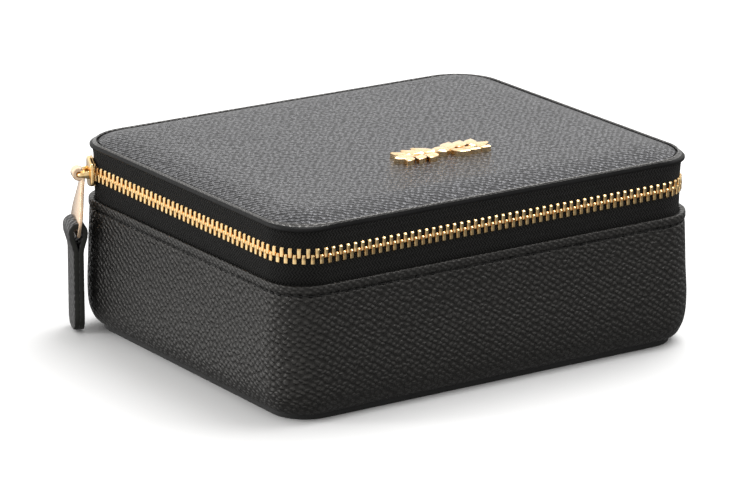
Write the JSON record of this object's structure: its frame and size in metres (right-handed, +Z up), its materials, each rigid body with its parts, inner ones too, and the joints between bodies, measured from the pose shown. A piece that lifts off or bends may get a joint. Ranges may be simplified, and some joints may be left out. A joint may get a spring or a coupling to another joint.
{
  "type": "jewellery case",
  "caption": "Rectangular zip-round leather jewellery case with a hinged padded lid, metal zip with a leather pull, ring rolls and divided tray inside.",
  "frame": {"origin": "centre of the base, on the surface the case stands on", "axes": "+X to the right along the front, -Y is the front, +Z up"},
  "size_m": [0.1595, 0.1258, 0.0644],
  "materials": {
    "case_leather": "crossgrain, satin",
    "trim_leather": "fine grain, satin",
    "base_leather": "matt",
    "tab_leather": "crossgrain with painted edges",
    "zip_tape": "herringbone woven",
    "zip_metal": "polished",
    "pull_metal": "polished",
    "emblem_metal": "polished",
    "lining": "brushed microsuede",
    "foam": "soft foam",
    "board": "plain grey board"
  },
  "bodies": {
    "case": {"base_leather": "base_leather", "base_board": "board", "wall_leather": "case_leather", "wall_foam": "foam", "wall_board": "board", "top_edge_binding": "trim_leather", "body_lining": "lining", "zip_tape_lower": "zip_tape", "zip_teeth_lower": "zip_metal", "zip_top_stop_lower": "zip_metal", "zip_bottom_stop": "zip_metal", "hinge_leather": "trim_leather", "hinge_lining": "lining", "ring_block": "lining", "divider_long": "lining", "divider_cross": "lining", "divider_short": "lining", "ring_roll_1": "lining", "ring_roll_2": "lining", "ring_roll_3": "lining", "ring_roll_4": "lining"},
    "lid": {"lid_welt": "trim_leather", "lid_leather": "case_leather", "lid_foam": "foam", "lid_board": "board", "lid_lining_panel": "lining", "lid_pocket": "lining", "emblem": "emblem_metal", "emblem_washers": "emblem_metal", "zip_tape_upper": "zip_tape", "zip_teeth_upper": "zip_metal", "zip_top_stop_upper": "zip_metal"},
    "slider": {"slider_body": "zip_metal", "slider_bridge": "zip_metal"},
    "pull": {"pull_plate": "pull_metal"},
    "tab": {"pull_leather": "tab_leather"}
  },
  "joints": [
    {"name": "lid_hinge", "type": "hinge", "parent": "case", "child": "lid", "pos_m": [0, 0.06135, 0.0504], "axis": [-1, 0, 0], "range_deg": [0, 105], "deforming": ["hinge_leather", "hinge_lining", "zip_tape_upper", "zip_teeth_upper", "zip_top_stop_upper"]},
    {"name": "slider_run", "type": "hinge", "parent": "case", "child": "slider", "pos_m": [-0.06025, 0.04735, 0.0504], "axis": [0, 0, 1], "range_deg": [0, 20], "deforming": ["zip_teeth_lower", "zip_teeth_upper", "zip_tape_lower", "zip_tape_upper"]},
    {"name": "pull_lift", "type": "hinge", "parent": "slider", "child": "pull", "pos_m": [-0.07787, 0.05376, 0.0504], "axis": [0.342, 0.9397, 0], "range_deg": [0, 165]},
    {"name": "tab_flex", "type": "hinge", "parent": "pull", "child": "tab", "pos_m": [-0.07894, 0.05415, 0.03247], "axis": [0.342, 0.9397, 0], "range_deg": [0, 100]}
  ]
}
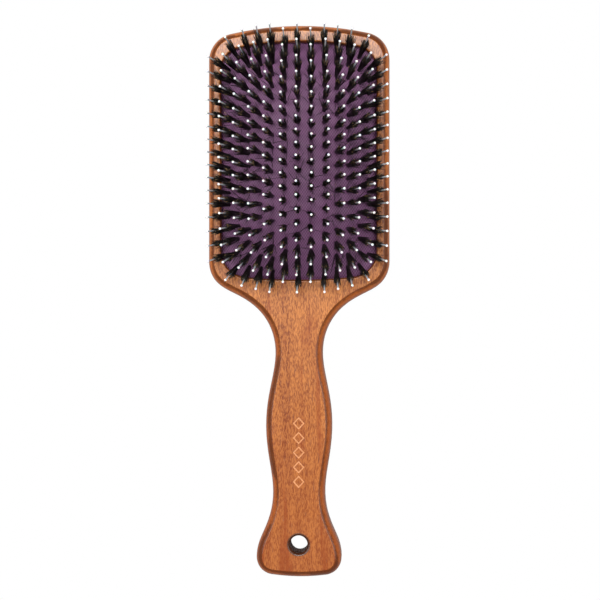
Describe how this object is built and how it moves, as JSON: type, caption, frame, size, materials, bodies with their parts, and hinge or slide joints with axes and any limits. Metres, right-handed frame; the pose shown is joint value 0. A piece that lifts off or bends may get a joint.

══════════════════════════════

• [Problem details]: Copy each line above that contains the string "handed".

• [Answer for the task]:
Write the JSON record of this object's structure: its frame and size in metres (right-handed, +Z up), its materials, each rigid body with its parts, inner ones too, and the joints between bodies, measured from the pose shown. A piece that lifts off or bends may get a joint. Ranges may be simplified, and some joints may be left out. A joint may get a spring or a coupling to another joint.
Describe how this object is built and how it moves, as JSON: type, caption, frame, size, materials, bodies with their parts, and hinge or slide joints with axes and any limits. Metres, right-handed frame; the pose shown is joint value 0. A piece that lifts off or bends may get a joint.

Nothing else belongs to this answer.